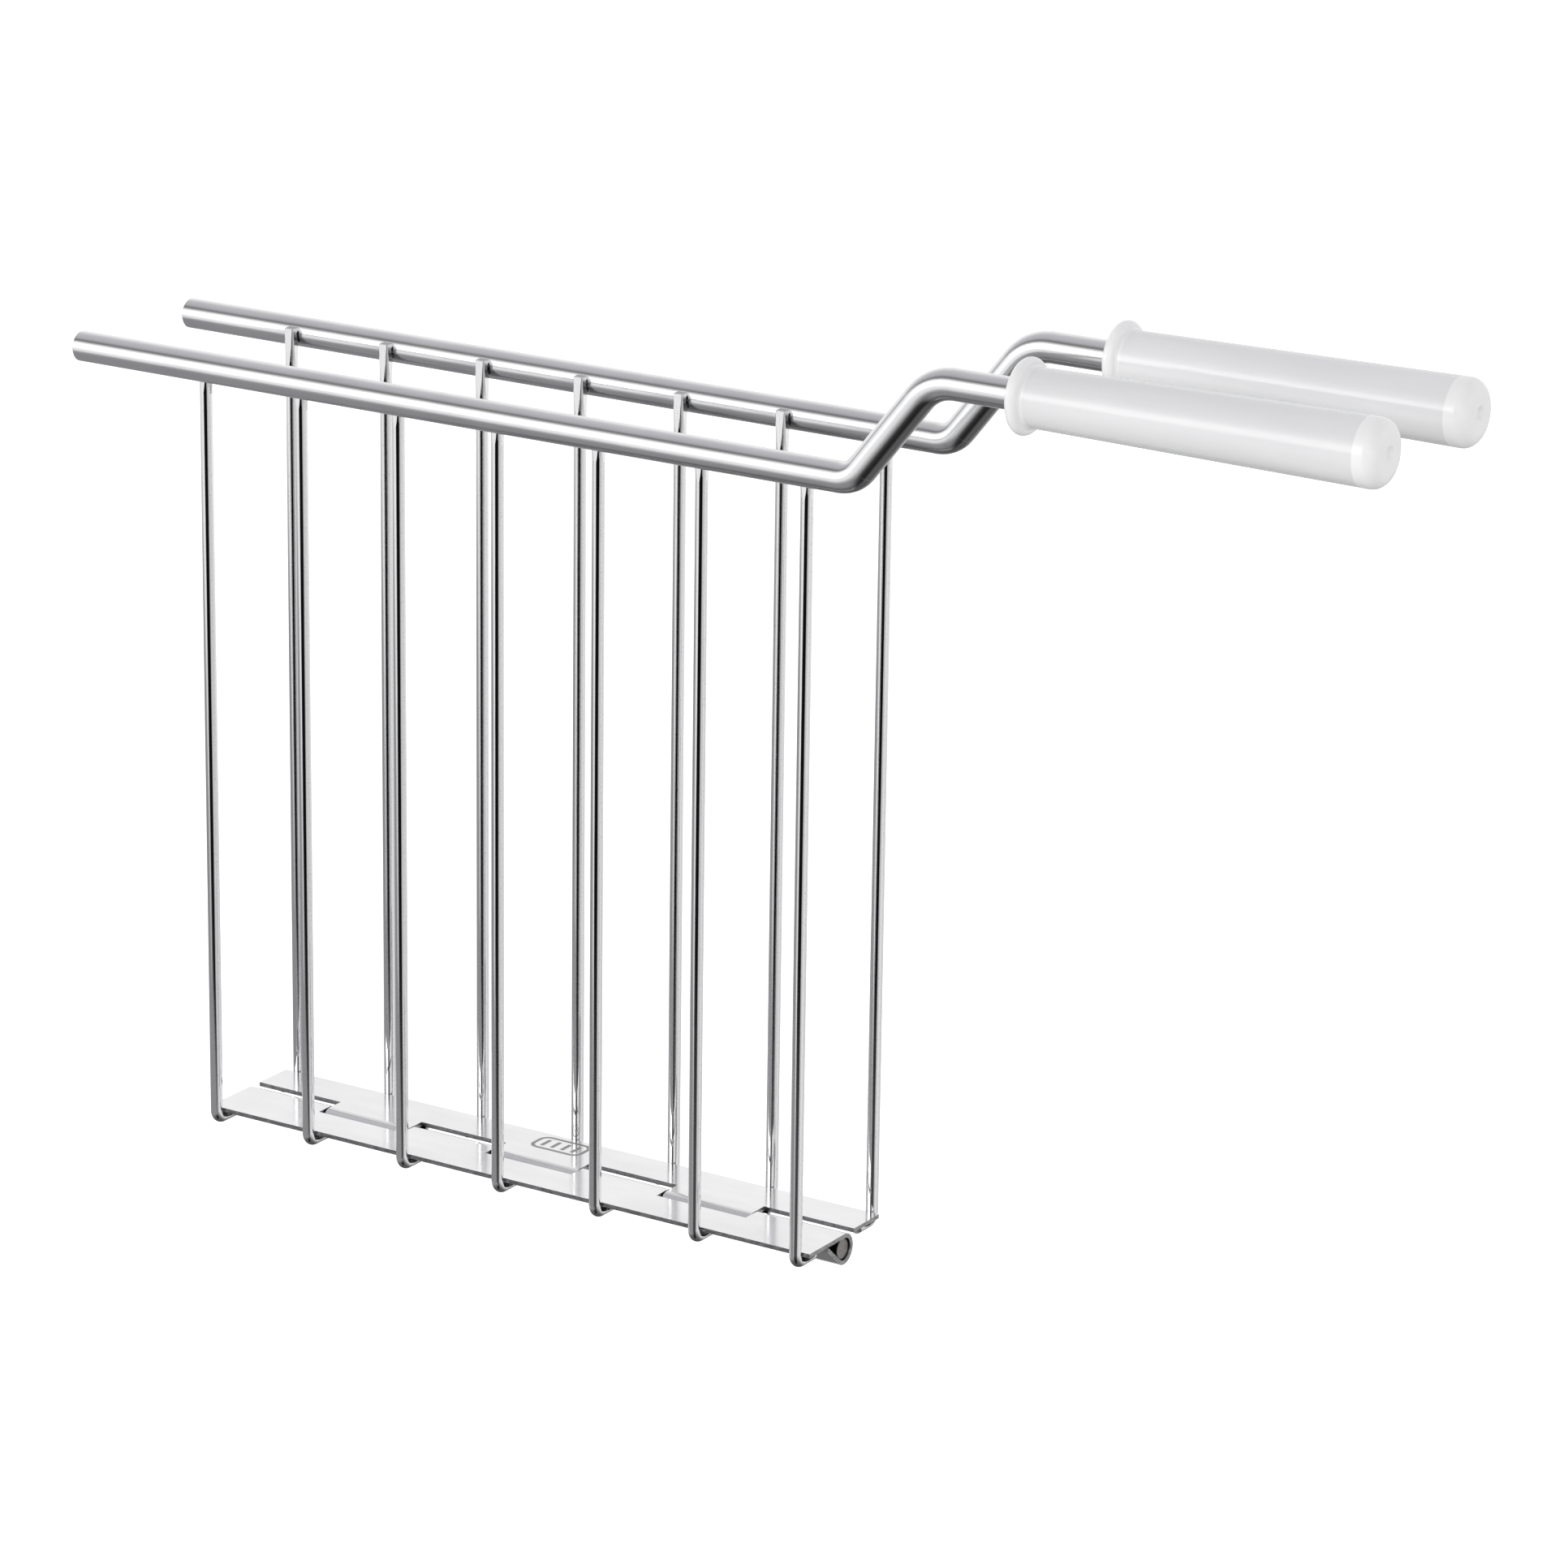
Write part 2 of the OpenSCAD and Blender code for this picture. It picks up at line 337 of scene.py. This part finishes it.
def mark_mask(tree):
    """A plain etched outline of a slice of bread with bars in it, on top of the back leaf."""
    low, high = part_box("back_leaf")
    point = add(tree, "ShaderNodeTexCoord").outputs["Object"]
    x, y, z = add(tree, "ShaderNodeSeparateXYZ", {0: point}).outputs
    across = math_node(tree, "ABSOLUTE", x)
    along = away(tree, y, high.y - MARK_INSET)
    reach = hypotenuse(tree, beyond(tree, across, MARK_HALF.x - MARK_ROUND),
                       beyond(tree, along, MARK_HALF.y - MARK_ROUND))
    off = away(tree, reach, MARK_ROUND)
    ring = fall(tree, off, *(MARK_LINE * share for share in MARK_LINE_FADE))
    bars = math_node(tree, "FRACT", math_node(tree, "DIVIDE", across, MARK_BAR))
    bars = fall(tree, away(tree, bars, 0.5), *MARK_BAR_FADE)
    core = fall(tree, reach, *(MARK_ROUND * share for share in MARK_END_FADE))
    lines = math_node(tree, "MULTIPLY", bars, core)
    both = math_node(tree, "MAXIMUM", ring, lines)
    top = math_node(tree, "GREATER_THAN", z, high.z - MARK_DEPTH)
    return math_node(tree, "MULTIPLY", both, top)


def leaf_material(name, marked):
    """Polished sheet whose sheared edges are greyer and rougher, and one leaf's etched mark."""
    mat, tree, shader = new_material(name)
    normal = add(tree, "ShaderNodeNewGeometry").outputs["Normal"]
    up = math_node(tree, "ABSOLUTE", add(tree, "ShaderNodeSeparateXYZ", {0: normal}).outputs[2])
    edge = fall(tree, up, *LEAF_EDGE_LEVEL)
    tear = noise(tree, object_point(tree, (900.0, 900.0, 3500.0)), 1.0, 4.0, 0.7)
    haze = noise(tree, object_point(tree, (60.0, 160.0, 160.0)), 1.0, 3.0)
    draw = noise(tree, object_point(tree, (2600.0, 60.0, 60.0)), 1.0, 3.0)
    bright = ramp(tree, haze, [(0.3, (0.80, 0.80, 0.808)), (0.7, (0.87, 0.87, 0.875))])
    worn = ramp(tree, tear, [(0.3, (0.15, 0.15, 0.155)), (0.7, (0.48, 0.48, 0.49))])
    tone = blend(tree, edge, bright, worn)
    rough = math_node(tree, "MULTIPLY_ADD", draw, 0.10, 0.10)
    rough = math_node(tree, "MULTIPLY_ADD", edge, 0.15, rough)
    if marked:
        mark = mark_mask(tree)
        tone = blend(tree, mark, tone, (0.37, 0.36, 0.35, 1.0))
        rough = math_node(tree, "MULTIPLY_ADD", mark, 0.35, rough)
    tree.links.new(tone, shader.inputs["Base Color"])
    tree.links.new(rough, shader.inputs["Roughness"])
    shader.inputs["Metallic"].default_value = 1.0
    depth = math_node(tree, "MULTIPLY", tear, edge)
    relief(tree, shader, math_node(tree, "MULTIPLY_ADD", haze, 0.25, depth), 0.25, 0.1 * MM)
    return mat


def weld_and_shade_material():
    """Fused weld metal and painted shade: lumpy, nearly black as weld burn and as painted shade of the crevices it
    fills, greyer on its highest lumps.
    """
    mat, tree, shader = new_material("weld_and_shade_steel")
    lumps = noise(tree, object_point(tree), 1500.0, 4.0)
    # Painted shade: the near-black tones stand for weld burn and for the shade in the crevices under the leaves'
    # edges.
    tone = ramp(tree, lumps, [(0.38, 0.012), (0.56, (0.07, 0.068, 0.066)),
                              (0.78, (0.40, 0.39, 0.38))])
    tree.links.new(tone, shader.inputs["Base Color"])
    rough = math_node(tree, "MULTIPLY_ADD", lumps, 0.25, 0.12)
    tree.links.new(rough, shader.inputs["Roughness"])
    shader.inputs["Metallic"].default_value = 1.0
    relief(tree, shader, lumps, 0.5, 0.2 * MM)
    return mat


def pin_material():
    """Plain rod with a dull cut face whose edge is painted black as the shade in the gap round the pin."""
    mat, tree, shader = new_material("pin_steel")
    low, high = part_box("hinge_pin")
    middle = (low + high) / 2
    point = add(tree, "ShaderNodeTexCoord").outputs["Object"]
    flat = add(tree, "ShaderNodeVectorMath", {0: point, 1: (0.0, 1.0, 1.0)},
               operation="MULTIPLY").outputs[0]
    reach = distance(tree, flat, (0.0, middle.y, middle.z))
    radius = (high.z - low.z) / 2
    # Painted shade: near its edge the pin is painted black as the shade in the gap round it.
    gap_shade = smooth(tree, reach, *(radius * share for share in PIN_GAP_SHADE))
    grain = noise(tree, object_point(tree, (3000.0, 3000.0, 3000.0)), 1.0, 4.0)
    tone = ramp(tree, grain, [(0.3, (0.20, 0.185, 0.18)), (0.7, (0.34, 0.325, 0.32))])
    tone = blend(tree, gap_shade, tone, (0.012, 0.012, 0.013, 1.0))
    tree.links.new(tone, shader.inputs["Base Color"])
    rough = math_node(tree, "MULTIPLY_ADD", grain, 0.2, 0.38)
    tree.links.new(rough, shader.inputs["Roughness"])
    shader.inputs["Metallic"].default_value = 0.8
    relief(tree, shader, grain, 0.3, 0.1 * MM)
    return mat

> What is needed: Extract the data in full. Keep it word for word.

> Answer below:
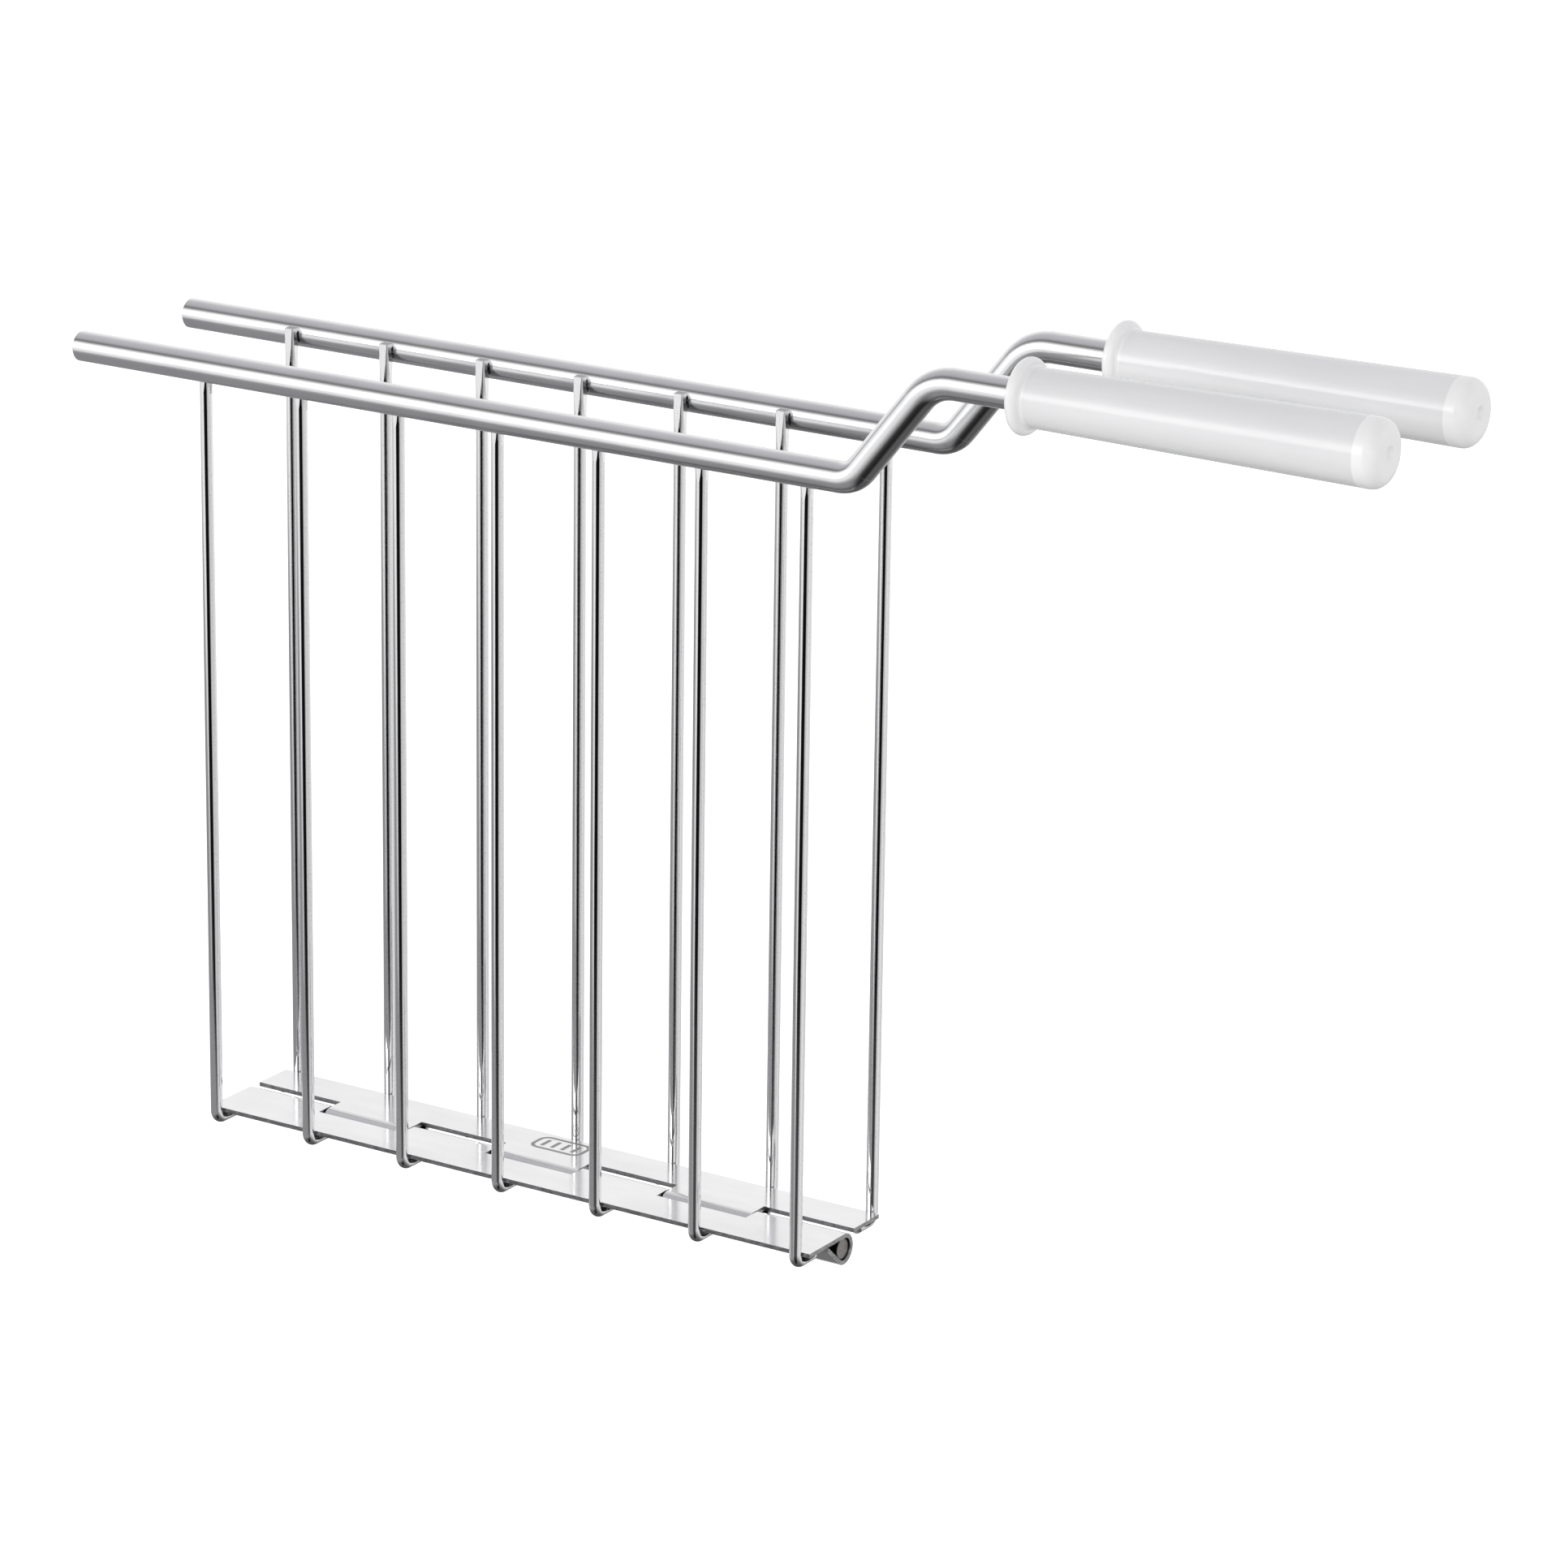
Write part 2 of the OpenSCAD and Blender code for this picture. It picks up at line 337 of scene.py. This part finishes it.
def mark_mask(tree):
    """A plain etched outline of a slice of bread with bars in it, on top of the back leaf."""
    low, high = part_box("back_leaf")
    point = add(tree, "ShaderNodeTexCoord").outputs["Object"]
    x, y, z = add(tree, "ShaderNodeSeparateXYZ", {0: point}).outputs
    across = math_node(tree, "ABSOLUTE", x)
    along = away(tree, y, high.y - MARK_INSET)
    reach = hypotenuse(tree, beyond(tree, across, MARK_HALF.x - MARK_ROUND),
                       beyond(tree, along, MARK_HALF.y - MARK_ROUND))
    off = away(tree, reach, MARK_ROUND)
    ring = fall(tree, off, *(MARK_LINE * share for share in MARK_LINE_FADE))
    bars = math_node(tree, "FRACT", math_node(tree, "DIVIDE", across, MARK_BAR))
    bars = fall(tree, away(tree, bars, 0.5), *MARK_BAR_FADE)
    core = fall(tree, reach, *(MARK_ROUND * share for share in MARK_END_FADE))
    lines = math_node(tree, "MULTIPLY", bars, core)
    both = math_node(tree, "MAXIMUM", ring, lines)
    top = math_node(tree, "GREATER_THAN", z, high.z - MARK_DEPTH)
    return math_node(tree, "MULTIPLY", both, top)


def leaf_material(name, marked):
    """Polished sheet whose sheared edges are greyer and rougher, and one leaf's etched mark."""
    mat, tree, shader = new_material(name)
    normal = add(tree, "ShaderNodeNewGeometry").outputs["Normal"]
    up = math_node(tree, "ABSOLUTE", add(tree, "ShaderNodeSeparateXYZ", {0: normal}).outputs[2])
    edge = fall(tree, up, *LEAF_EDGE_LEVEL)
    tear = noise(tree, object_point(tree, (900.0, 900.0, 3500.0)), 1.0, 4.0, 0.7)
    haze = noise(tree, object_point(tree, (60.0, 160.0, 160.0)), 1.0, 3.0)
    draw = noise(tree, object_point(tree, (2600.0, 60.0, 60.0)), 1.0, 3.0)
    bright = ramp(tree, haze, [(0.3, (0.80, 0.80, 0.808)), (0.7, (0.87, 0.87, 0.875))])
    worn = ramp(tree, tear, [(0.3, (0.15, 0.15, 0.155)), (0.7, (0.48, 0.48, 0.49))])
    tone = blend(tree, edge, bright, worn)
    rough = math_node(tree, "MULTIPLY_ADD", draw, 0.10, 0.10)
    rough = math_node(tree, "MULTIPLY_ADD", edge, 0.15, rough)
    if marked:
        mark = mark_mask(tree)
        tone = blend(tree, mark, tone, (0.37, 0.36, 0.35, 1.0))
        rough = math_node(tree, "MULTIPLY_ADD", mark, 0.35, rough)
    tree.links.new(tone, shader.inputs["Base Color"])
    tree.links.new(rough, shader.inputs["Roughness"])
    shader.inputs["Metallic"].default_value = 1.0
    depth = math_node(tree, "MULTIPLY", tear, edge)
    relief(tree, shader, math_node(tree, "MULTIPLY_ADD", haze, 0.25, depth), 0.25, 0.1 * MM)
    return mat


def weld_and_shade_material():
    """Fused weld metal and painted shade: lumpy, nearly black as weld burn and as painted shade of the crevices it
    fills, greyer on its highest lumps.
    """
    mat, tree, shader = new_material("weld_and_shade_steel")
    lumps = noise(tree, object_point(tree), 1500.0, 4.0)
    # Painted shade: the near-black tones stand for weld burn and for the shade in the crevices under the leaves'
    # edges.
    tone = ramp(tree, lumps, [(0.38, 0.012), (0.56, (0.07, 0.068, 0.066)),
                              (0.78, (0.40, 0.39, 0.38))])
    tree.links.new(tone, shader.inputs["Base Color"])
    rough = math_node(tree, "MULTIPLY_ADD", lumps, 0.25, 0.12)
    tree.links.new(rough, shader.inputs["Roughness"])
    shader.inputs["Metallic"].default_value = 1.0
    relief(tree, shader, lumps, 0.5, 0.2 * MM)
    return mat


def pin_material():
    """Plain rod with a dull cut face whose edge is painted black as the shade in the gap round the pin."""
    mat, tree, shader = new_material("pin_steel")
    low, high = part_box("hinge_pin")
    middle = (low + high) / 2
    point = add(tree, "ShaderNodeTexCoord").outputs["Object"]
    flat = add(tree, "ShaderNodeVectorMath", {0: point, 1: (0.0, 1.0, 1.0)},
               operation="MULTIPLY").outputs[0]
    reach = distance(tree, flat, (0.0, middle.y, middle.z))
    radius = (high.z - low.z) / 2
    # Painted shade: near its edge the pin is painted black as the shade in the gap round it.
    gap_shade = smooth(tree, reach, *(radius * share for share in PIN_GAP_SHADE))
    grain = noise(tree, object_point(tree, (3000.0, 3000.0, 3000.0)), 1.0, 4.0)
    tone = ramp(tree, grain, [(0.3, (0.20, 0.185, 0.18)), (0.7, (0.34, 0.325, 0.32))])
    tone = blend(tree, gap_shade, tone, (0.012, 0.012, 0.013, 1.0))
    tree.links.new(tone, shader.inputs["Base Color"])
    rough = math_node(tree, "MULTIPLY_ADD", grain, 0.2, 0.38)
    tree.links.new(rough, shader.inputs["Roughness"])
    shader.inputs["Metallic"].default_value = 0.8
    relief(tree, shader, grain, 0.3, 0.1 * MM)
    return mat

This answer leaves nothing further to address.